• [TASK INPUTS]:
::::

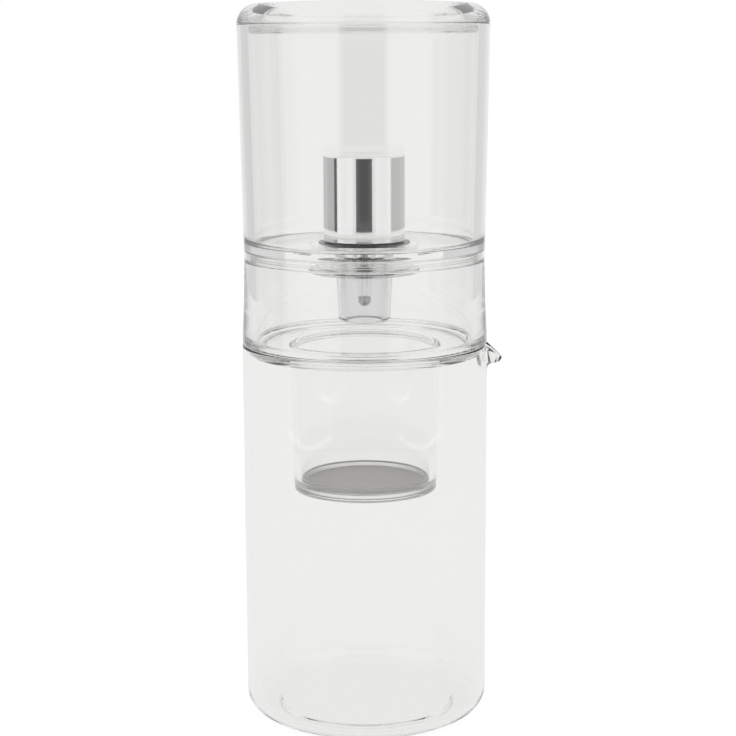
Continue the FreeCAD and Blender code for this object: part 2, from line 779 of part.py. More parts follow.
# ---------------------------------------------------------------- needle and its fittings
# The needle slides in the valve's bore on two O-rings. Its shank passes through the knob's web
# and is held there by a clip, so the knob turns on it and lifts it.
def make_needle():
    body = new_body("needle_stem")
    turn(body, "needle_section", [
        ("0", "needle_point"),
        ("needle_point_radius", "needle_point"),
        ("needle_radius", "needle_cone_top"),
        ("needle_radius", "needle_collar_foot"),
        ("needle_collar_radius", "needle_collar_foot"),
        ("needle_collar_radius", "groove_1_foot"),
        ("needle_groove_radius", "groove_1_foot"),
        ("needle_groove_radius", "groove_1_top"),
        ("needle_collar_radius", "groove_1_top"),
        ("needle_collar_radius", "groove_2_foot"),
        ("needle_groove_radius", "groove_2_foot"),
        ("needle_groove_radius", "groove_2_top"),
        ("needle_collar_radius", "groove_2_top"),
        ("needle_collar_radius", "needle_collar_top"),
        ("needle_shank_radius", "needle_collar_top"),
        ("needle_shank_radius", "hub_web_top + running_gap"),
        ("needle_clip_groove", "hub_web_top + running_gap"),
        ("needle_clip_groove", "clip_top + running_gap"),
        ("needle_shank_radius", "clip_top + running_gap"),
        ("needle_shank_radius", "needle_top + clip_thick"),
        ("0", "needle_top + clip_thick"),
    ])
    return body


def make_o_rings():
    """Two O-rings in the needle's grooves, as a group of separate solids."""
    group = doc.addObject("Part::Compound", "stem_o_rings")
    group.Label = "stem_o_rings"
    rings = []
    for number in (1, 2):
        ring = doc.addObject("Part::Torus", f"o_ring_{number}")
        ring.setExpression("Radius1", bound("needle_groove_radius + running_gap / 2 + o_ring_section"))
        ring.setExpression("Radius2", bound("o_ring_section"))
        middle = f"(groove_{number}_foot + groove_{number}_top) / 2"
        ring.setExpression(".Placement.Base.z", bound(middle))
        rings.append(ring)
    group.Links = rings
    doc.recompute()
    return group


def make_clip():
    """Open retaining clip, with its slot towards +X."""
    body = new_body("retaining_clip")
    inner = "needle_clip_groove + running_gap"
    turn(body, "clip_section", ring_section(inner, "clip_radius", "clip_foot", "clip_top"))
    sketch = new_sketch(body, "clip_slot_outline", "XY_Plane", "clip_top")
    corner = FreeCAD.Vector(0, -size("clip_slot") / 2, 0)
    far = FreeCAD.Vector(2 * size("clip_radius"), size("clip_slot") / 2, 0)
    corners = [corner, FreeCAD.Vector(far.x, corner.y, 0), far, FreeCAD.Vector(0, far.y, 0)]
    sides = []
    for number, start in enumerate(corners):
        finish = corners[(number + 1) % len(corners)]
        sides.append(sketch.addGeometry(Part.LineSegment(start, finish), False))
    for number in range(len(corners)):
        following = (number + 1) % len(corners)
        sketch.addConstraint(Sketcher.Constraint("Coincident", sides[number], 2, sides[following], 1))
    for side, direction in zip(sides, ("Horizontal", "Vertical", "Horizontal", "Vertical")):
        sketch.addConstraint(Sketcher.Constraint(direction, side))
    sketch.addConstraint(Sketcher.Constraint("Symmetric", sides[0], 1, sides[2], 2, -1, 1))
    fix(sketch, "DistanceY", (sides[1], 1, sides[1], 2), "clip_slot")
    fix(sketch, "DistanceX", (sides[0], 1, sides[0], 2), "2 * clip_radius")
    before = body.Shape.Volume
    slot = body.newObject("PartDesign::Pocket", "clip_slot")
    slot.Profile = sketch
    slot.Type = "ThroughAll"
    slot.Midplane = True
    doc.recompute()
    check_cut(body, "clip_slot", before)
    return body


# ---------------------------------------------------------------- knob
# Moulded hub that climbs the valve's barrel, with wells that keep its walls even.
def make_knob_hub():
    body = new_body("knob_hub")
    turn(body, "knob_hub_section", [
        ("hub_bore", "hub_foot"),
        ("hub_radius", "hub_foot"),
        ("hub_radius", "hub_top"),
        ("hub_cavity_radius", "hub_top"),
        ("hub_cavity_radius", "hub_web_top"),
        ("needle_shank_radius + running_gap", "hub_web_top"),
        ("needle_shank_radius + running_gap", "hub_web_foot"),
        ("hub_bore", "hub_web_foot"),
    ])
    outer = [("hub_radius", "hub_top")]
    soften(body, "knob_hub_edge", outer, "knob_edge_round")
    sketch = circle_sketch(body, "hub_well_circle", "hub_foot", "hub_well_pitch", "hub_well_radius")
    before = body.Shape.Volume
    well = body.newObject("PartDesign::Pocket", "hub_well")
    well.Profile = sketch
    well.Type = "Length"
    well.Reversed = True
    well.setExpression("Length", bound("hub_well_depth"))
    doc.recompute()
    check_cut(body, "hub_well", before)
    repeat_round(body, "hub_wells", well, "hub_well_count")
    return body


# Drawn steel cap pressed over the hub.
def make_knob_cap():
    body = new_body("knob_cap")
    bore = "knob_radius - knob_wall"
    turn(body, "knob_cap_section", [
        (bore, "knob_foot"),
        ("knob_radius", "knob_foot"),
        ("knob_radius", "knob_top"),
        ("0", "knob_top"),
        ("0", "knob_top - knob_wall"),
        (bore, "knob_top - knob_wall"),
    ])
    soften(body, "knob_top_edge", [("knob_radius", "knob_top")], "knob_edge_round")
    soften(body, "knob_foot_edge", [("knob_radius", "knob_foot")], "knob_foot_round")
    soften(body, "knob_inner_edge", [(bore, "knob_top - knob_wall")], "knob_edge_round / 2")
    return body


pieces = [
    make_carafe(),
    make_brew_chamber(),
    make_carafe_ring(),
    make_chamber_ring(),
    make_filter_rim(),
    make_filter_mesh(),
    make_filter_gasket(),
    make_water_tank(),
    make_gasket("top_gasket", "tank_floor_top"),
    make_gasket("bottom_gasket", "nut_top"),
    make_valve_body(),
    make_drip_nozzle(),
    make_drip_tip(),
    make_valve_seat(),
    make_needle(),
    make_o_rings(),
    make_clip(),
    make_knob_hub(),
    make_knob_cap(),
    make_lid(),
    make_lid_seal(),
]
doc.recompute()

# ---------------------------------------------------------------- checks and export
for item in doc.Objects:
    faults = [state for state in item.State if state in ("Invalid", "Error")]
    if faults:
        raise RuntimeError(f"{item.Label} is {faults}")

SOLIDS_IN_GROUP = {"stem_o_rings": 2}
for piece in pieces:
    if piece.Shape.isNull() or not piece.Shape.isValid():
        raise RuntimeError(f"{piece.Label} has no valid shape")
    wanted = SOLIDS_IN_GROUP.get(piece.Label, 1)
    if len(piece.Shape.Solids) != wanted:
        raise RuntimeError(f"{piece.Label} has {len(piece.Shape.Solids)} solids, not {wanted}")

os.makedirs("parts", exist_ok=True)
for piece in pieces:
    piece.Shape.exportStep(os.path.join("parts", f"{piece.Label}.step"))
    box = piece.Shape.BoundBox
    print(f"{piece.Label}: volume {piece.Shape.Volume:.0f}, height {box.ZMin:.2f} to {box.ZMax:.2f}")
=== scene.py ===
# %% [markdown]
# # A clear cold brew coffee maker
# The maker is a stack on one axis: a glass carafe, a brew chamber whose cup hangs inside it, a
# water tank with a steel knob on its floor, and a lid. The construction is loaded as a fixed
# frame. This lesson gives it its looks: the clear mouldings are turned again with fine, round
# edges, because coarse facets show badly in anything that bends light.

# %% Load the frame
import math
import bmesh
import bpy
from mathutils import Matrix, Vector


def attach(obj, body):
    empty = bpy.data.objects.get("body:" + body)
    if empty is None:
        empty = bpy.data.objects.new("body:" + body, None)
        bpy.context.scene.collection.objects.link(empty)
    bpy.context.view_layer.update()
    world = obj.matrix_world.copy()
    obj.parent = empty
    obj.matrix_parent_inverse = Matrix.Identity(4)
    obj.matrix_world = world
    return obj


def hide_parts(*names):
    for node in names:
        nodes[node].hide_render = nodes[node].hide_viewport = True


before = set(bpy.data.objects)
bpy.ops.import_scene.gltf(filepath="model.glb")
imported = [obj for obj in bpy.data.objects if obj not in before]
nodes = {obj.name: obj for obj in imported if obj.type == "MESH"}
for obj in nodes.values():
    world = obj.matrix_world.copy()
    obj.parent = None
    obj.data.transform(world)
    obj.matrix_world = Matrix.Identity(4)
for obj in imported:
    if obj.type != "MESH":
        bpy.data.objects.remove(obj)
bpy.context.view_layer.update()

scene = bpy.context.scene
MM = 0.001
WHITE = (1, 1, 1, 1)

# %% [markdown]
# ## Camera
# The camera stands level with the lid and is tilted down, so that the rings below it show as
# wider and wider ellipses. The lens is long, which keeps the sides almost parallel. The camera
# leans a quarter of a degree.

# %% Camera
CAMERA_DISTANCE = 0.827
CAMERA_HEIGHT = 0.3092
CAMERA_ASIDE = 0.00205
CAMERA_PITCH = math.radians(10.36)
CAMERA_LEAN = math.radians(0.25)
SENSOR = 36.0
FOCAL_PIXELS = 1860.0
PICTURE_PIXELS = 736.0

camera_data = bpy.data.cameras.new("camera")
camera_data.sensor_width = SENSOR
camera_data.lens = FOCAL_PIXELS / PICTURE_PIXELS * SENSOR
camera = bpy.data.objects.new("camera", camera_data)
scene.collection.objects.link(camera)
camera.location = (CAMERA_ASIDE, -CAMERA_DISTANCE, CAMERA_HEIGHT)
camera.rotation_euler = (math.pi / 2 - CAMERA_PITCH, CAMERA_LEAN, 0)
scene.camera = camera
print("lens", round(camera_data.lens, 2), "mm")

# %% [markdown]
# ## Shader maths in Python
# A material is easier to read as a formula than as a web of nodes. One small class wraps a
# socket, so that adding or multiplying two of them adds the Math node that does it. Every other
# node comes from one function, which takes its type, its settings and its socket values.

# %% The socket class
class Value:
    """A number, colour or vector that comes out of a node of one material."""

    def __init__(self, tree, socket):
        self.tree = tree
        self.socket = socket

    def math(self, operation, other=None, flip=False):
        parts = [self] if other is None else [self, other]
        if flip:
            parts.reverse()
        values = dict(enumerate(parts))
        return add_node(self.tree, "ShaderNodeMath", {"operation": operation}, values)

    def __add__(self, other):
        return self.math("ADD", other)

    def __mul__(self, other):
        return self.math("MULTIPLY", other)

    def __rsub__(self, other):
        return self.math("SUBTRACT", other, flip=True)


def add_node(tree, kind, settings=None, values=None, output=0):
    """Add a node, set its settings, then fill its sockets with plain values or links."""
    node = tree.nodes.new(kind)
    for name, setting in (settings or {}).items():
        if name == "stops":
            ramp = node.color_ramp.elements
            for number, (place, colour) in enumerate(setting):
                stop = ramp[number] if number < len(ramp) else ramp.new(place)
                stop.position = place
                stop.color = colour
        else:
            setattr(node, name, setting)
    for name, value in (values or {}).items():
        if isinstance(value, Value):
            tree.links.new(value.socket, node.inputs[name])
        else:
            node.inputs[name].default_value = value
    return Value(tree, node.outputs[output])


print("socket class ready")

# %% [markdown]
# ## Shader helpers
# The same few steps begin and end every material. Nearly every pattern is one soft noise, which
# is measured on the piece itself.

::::

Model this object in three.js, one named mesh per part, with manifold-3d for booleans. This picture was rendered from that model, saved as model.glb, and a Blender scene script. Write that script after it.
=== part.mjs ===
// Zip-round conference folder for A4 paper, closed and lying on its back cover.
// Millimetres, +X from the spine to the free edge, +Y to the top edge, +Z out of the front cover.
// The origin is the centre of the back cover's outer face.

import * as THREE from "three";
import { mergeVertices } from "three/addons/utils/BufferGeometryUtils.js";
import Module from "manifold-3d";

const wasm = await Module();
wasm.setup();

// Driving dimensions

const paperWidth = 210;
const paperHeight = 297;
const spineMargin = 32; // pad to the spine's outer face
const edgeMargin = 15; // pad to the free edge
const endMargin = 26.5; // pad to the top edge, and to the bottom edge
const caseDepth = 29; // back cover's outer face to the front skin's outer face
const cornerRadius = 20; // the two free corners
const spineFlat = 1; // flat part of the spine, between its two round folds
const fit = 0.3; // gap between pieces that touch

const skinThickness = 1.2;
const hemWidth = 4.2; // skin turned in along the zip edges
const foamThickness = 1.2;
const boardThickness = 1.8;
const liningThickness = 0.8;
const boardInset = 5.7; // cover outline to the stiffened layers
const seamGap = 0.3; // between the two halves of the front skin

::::

• [WHAT YOU WILL DO]: Copy out precisely the lines from the line with "checks and export" to the line with "if empty is" in the material above, including those two lines and omitting all the rest.

• [COMPLETE OUTPUT]:
# ---------------------------------------------------------------- checks and export
for item in doc.Objects:
    faults = [state for state in item.State if state in ("Invalid", "Error")]
    if faults:
        raise RuntimeError(f"{item.Label} is {faults}")

SOLIDS_IN_GROUP = {"stem_o_rings": 2}
for piece in pieces:
    if piece.Shape.isNull() or not piece.Shape.isValid():
        raise RuntimeError(f"{piece.Label} has no valid shape")
    wanted = SOLIDS_IN_GROUP.get(piece.Label, 1)
    if len(piece.Shape.Solids) != wanted:
        raise RuntimeError(f"{piece.Label} has {len(piece.Shape.Solids)} solids, not {wanted}")

os.makedirs("parts", exist_ok=True)
for piece in pieces:
    piece.Shape.exportStep(os.path.join("parts", f"{piece.Label}.step"))
    box = piece.Shape.BoundBox
    print(f"{piece.Label}: volume {piece.Shape.Volume:.0f}, height {box.ZMin:.2f} to {box.ZMax:.2f}")
=== scene.py ===
# %% [markdown]
# # A clear cold brew coffee maker
# The maker is a stack on one axis: a glass carafe, a brew chamber whose cup hangs inside it, a
# water tank with a steel knob on its floor, and a lid. The construction is loaded as a fixed
# frame. This lesson gives it its looks: the clear mouldings are turned again with fine, round
# edges, because coarse facets show badly in anything that bends light.

# %% Load the frame
import math
import bmesh
import bpy
from mathutils import Matrix, Vector


def attach(obj, body):
    empty = bpy.data.objects.get("body:" + body)
    if empty is None:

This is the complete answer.